Vira e mexe, a Academia resolve botar um filme "menor" para concorrer ao prêmio de Melhor Filme. Quando isso acontece, geralmente são filmes mais leves, que fisgam o espectador de algum modo, mas que não necessariamente têm cacife para levar a estatueta. Foi assim com Pequena Miss Sunshine (em 2007), Juno (em 2008) e Os Descendentes (2012). Esses filmes acabam ingressando na lista para dar mais "corpo" ao prêmio, pois mesmo fazendo sucesso em festivais de nome como o Sundance, acabam por perder para os filões mais "oscarizáveis" que a Academia tanto ama. Esse é o caso de Whiplash.
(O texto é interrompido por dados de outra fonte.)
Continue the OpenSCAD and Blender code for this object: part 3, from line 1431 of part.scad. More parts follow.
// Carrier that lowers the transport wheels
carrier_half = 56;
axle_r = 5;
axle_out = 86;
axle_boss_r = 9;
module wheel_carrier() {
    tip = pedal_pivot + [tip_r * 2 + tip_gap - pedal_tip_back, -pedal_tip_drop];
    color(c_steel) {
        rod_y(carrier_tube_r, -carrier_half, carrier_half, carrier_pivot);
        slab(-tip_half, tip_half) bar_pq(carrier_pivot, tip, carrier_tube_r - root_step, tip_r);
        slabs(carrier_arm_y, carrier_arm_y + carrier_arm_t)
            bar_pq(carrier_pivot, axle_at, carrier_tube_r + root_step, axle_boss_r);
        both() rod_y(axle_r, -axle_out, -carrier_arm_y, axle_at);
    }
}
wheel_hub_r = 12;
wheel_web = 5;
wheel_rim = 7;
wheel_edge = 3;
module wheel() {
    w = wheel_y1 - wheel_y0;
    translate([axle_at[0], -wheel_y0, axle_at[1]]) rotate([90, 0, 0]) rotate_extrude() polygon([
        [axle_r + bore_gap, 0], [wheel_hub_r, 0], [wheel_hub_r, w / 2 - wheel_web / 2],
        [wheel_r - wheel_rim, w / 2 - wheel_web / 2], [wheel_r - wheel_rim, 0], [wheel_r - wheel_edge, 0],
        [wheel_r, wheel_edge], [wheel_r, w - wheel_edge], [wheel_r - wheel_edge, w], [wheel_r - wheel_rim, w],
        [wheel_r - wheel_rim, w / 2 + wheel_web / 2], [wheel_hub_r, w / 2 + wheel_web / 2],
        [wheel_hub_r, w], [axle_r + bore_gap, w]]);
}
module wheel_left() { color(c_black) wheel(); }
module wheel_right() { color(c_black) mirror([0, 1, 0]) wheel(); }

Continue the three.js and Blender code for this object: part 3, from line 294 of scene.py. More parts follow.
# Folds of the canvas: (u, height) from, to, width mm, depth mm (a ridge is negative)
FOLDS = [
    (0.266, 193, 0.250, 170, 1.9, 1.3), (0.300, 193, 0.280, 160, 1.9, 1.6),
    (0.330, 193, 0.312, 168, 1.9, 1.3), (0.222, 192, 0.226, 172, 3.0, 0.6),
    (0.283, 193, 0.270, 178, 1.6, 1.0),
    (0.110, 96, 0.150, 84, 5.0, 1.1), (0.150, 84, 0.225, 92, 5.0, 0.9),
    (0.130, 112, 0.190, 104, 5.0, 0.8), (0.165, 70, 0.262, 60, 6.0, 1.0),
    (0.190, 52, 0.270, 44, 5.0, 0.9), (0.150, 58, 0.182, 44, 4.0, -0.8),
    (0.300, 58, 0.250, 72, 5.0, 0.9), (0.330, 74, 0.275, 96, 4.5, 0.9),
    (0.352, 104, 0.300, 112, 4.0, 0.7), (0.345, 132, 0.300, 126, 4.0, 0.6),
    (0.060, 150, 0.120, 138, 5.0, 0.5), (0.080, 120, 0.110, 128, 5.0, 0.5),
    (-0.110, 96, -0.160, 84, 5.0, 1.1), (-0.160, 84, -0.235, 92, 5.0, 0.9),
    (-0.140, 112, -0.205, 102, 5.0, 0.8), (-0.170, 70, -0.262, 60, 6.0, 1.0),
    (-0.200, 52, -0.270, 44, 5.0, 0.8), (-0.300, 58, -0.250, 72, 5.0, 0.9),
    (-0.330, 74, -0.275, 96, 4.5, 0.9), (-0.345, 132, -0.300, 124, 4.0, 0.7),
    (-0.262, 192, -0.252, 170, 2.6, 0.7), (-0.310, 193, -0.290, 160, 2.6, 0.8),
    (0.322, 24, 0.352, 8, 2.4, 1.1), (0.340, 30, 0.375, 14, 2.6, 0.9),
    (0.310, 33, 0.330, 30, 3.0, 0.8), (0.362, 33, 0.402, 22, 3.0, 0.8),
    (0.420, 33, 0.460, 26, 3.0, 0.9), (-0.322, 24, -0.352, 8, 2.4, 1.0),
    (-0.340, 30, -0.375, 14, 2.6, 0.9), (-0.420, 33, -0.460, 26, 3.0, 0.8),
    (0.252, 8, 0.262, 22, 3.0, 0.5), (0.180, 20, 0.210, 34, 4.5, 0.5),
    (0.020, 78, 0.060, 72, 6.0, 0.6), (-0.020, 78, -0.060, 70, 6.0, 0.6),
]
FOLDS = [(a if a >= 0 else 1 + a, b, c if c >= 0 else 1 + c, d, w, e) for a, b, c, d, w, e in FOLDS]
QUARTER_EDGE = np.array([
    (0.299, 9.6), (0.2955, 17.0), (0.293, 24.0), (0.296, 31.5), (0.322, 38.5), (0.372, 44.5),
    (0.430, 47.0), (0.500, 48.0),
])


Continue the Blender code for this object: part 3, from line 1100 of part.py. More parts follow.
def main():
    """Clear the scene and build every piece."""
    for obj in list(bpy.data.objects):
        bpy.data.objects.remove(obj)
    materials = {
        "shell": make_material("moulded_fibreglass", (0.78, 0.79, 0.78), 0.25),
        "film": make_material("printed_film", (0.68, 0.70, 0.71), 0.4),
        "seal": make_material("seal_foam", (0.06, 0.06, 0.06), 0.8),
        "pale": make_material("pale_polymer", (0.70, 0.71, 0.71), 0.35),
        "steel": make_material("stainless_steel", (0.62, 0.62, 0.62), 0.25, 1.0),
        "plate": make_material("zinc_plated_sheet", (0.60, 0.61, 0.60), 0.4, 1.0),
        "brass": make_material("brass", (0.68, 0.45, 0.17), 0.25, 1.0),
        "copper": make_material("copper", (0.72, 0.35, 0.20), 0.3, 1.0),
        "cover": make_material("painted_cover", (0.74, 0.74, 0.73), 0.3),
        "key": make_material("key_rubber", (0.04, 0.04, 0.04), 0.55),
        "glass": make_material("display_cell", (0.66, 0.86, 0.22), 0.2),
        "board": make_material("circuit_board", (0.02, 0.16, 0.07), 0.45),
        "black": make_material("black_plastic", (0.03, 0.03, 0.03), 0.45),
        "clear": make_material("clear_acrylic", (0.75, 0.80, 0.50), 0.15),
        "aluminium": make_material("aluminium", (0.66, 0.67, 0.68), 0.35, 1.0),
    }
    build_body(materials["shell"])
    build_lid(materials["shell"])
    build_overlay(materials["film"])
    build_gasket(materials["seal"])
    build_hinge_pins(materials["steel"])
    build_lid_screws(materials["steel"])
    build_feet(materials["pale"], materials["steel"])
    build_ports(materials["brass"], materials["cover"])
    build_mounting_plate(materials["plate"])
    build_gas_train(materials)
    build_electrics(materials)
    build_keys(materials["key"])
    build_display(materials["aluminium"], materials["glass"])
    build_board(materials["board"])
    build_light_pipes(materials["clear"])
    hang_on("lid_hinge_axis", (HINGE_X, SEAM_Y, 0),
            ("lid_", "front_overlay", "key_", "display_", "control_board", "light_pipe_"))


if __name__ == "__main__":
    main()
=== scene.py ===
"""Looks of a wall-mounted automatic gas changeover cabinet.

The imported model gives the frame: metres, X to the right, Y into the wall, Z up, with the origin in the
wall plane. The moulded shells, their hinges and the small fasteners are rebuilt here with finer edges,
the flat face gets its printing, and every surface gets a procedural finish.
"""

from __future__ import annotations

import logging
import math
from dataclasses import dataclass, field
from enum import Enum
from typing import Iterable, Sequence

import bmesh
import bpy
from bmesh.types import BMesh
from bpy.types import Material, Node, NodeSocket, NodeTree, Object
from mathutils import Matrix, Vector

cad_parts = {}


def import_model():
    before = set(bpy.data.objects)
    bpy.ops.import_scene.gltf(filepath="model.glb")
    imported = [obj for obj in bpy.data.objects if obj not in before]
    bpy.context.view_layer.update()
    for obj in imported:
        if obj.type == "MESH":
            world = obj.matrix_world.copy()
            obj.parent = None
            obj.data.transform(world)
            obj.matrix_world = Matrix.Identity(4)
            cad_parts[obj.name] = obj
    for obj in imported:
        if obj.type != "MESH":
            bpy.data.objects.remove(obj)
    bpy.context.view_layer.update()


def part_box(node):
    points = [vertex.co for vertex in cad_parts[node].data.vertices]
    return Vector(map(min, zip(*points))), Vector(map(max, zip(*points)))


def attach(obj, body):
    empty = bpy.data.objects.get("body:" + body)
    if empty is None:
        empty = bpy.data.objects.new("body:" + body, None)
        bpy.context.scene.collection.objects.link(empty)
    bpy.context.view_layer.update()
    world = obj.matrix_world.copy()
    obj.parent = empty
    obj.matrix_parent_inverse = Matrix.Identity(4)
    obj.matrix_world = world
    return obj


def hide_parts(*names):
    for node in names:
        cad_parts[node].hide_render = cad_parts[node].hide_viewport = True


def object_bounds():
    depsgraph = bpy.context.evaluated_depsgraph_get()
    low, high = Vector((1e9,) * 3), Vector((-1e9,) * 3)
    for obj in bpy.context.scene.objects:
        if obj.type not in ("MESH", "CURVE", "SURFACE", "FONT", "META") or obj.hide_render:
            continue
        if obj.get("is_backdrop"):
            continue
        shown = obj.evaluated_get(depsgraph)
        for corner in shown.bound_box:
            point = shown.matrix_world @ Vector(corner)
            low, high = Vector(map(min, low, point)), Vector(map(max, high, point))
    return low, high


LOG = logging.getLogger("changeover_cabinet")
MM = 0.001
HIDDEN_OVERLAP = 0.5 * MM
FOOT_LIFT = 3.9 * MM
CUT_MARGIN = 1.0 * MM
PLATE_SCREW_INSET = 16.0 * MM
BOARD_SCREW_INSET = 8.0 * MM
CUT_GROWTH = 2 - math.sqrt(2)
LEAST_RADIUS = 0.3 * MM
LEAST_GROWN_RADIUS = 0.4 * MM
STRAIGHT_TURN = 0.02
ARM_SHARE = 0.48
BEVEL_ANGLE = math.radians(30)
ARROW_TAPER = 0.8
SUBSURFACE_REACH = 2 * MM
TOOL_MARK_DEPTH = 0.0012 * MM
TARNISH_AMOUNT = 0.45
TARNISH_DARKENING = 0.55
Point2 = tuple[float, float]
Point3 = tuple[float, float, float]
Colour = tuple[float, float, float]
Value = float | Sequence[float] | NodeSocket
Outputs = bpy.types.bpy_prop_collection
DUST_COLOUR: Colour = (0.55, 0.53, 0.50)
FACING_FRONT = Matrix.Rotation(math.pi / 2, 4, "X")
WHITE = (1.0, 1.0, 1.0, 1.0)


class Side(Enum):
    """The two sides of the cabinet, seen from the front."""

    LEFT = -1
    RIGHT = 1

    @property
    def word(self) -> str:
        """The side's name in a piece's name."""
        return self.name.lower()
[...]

Dirigido pelo jovem (afinal, nasceu em 1985) Damien Chazelle, Whiplash é um orgasmo musical. A trama se passa no Conservatório Musical Schaffer em Nova Iorque, onde o regente Terence Fletcher (interpretado pelo sempre competente J.K. Simmons) trata os alunos do pior modo possível, ofendendo-os, agredindo-os fisicamente, tudo em nome de "ir além do limite". Fletcher é um professor (será?) irracional, que não tem escrúpulos em mudar os musicistas de sua banda de jazz como bem entende. Dentre os que sonham em fazer parte da banda, está Andrew Neyman (papel interpretado por Miles Teller, o futuro Sr. Fantástico no novo filme do Quarteto), um rapaz que anseia ser um grande baterista de jazz, mas que luta contra o preconceito de sua própria família. A vida de Andrew é dedicar horas e horas ao estudo de seu instrumento a fim de assegurar seu lugar na banda regida por Fletcher, mesmo que isso custe, literalmente, o seu sangue.
A história é simples, sim. É mais um filme em que acompanhamos a trajetória de um sonhador. E, pessoalmente, adoro filmes assim, "biográficos". Embora Andrew Neyman seja o protagonista principal, quem leva o filme pelas mãos é o ótimo J.K. Simmons, que recebeu o Globo de Ouro de Melhor Ator Coadjuvante merecidamente. Seu papel é muito delicado, interpretando um regente que é um verdadeiro cretino (pra não usar palavrões aqui no texto) e que não muda a sua natureza ao longo da projeção. No meu ponto de vista, não concordo com "professores" que se orgulham em ofender alunos, maltratando-os, chamando-os de burros ou incompetentes. Gente assim, pra mim, não serve para ensinar e jamais deveria ter o título de professor. Porém, dentro do contexto do filme, a figura de Fletcher serve para incentivar Neyman, fazendo-o descobrir que pode ir muito além de seus limites. E o desejo de ser o melhor acaba também atrapalhando sua vida pessoal, tornando Neyman um sujeito arrogante e solitário (seria essa uma metáfora romântica sobre o musicista de jazz?).
Contudo, o grande tesão do filme ainda é a sua trilha sonora. Somos embebidos em jazz. São minutos e mais minutos em que a música não para e nós, como espectadores, não desejamos que ela pare. Dá vontade de pegar alguma bebida e acompanhar a apresentação da banda de Fletcher. E tudo se torna ainda mais legal quando sabemos que o ator Miles Teller realmente se empenhou em tocar a bateria no filme. Poucos filmes me dão vontade de escutar sua trilha sonora ao final, mas no caso de Whiplash, estou redigindo essa impressão enquanto a ouço: é simplesmente magnífica!
Fugindo de um final politicamente correto, Whiplash dá uma pequena reviravolta em seu terceiro ato, o que nos traz um sorriso ao rosto, pois são detalhes assim que engrandecem uma obra. Com uma edição praticamente perfeita (afinal, somar vários takes de bateria não é para qualquer um), a obra de Damien Chazelle nos faz ficarmos mais atentos ao seu nome. Que venham ainda muitos filmes excelentes como esse, afinal, não é todo dia em que assistimos a um concerto de jazz na telona.